Berbeda dengan mobil, pengemudi duduk di dalam kabin yang stabil dan bisa mengoperasikan layar dengan satu tangan tanpa kehilangan keseimbangan. Pada motor, perhatian pengendara tidak boleh terbagi. Karena itu, pabrikan lebih memilih sistem minimalis—seperti Bluetooth notification sederhana atau navigasi satu arah—daripada tampilan Android yang terlalu kompleks.
2. Ketahanan sistem dan biaya produksi

Sistem Android membutuhkan hardware yang mumpuni: layar sentuh berkualitas tinggi, RAM, prosesor, sistem pendingin, dan sistem operasi yang stabil.
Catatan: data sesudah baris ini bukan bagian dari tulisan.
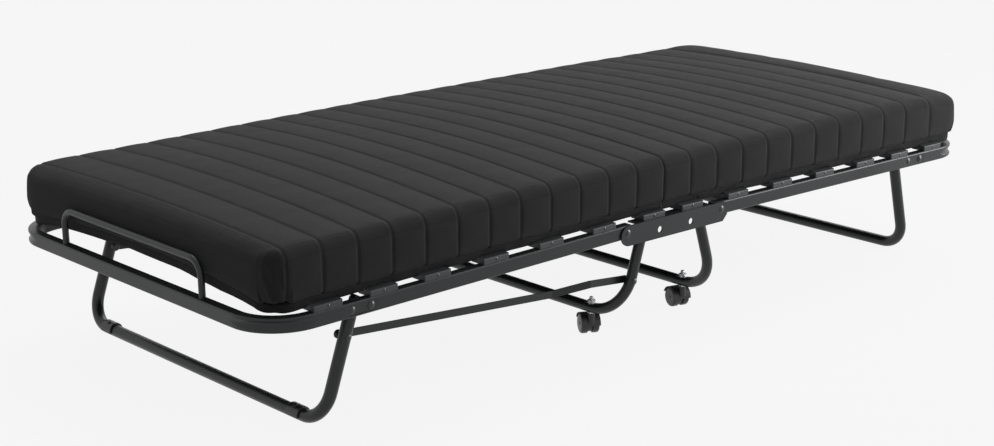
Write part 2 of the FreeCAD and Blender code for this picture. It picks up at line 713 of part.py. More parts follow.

Komponen seperti ini tidak murah dan belum tentu tahan terhadap getaran, panas mesin, hujan, atau terik matahari yang ekstrem—sesuatu yang sangat umum dalam penggunaan motor harian.
Jika dipaksakan, pabrikan harus menambah perlindungan ekstra seperti lapisan tahan air, anti-glare, dan pengaman sistem. Itu semua akan membuat harga motor naik cukup signifikan, terutama di segmen entry-level dan mid-range yang masih jadi pasar utama di banyak negara. Alhasil, cost vs benefit-nya belum sebanding.
3. Ketergantungan dan potensi error yang tinggi

Android memang fleksibel, tapi juga dikenal cukup rentan terhadap bug dan crash, apalagi jika digunakan tanpa update berkala. Bayangkan kalau layar speedometer tiba-tiba hang saat kamu sedang berkendara di tengah kemacetan atau hujan deras—hal ini bisa jadi sangat berbahaya.
Karena itu, pabrikan motor lebih memilih sistem operasi tertutup (proprietary) yang stabil, ringan, dan hanya menampilkan informasi yang benar-benar penting seperti kecepatan, bensin, suhu mesin, dan navigasi dasar. Ini juga mempermudah mereka melakukan quality control dan menjamin kestabilan perangkat selama bertahun-tahun.
Walaupun begitu, bukan berarti ide speedometer Android sepenuhnya ditinggalkan. Beberapa motor premium atau konsep masa depan sudah mulai memperkenalkan sistem yang lebih terintegrasi dengan smartphone melalui aplikasi—tanpa benar-benar menjalankan Android penuh di speedometer.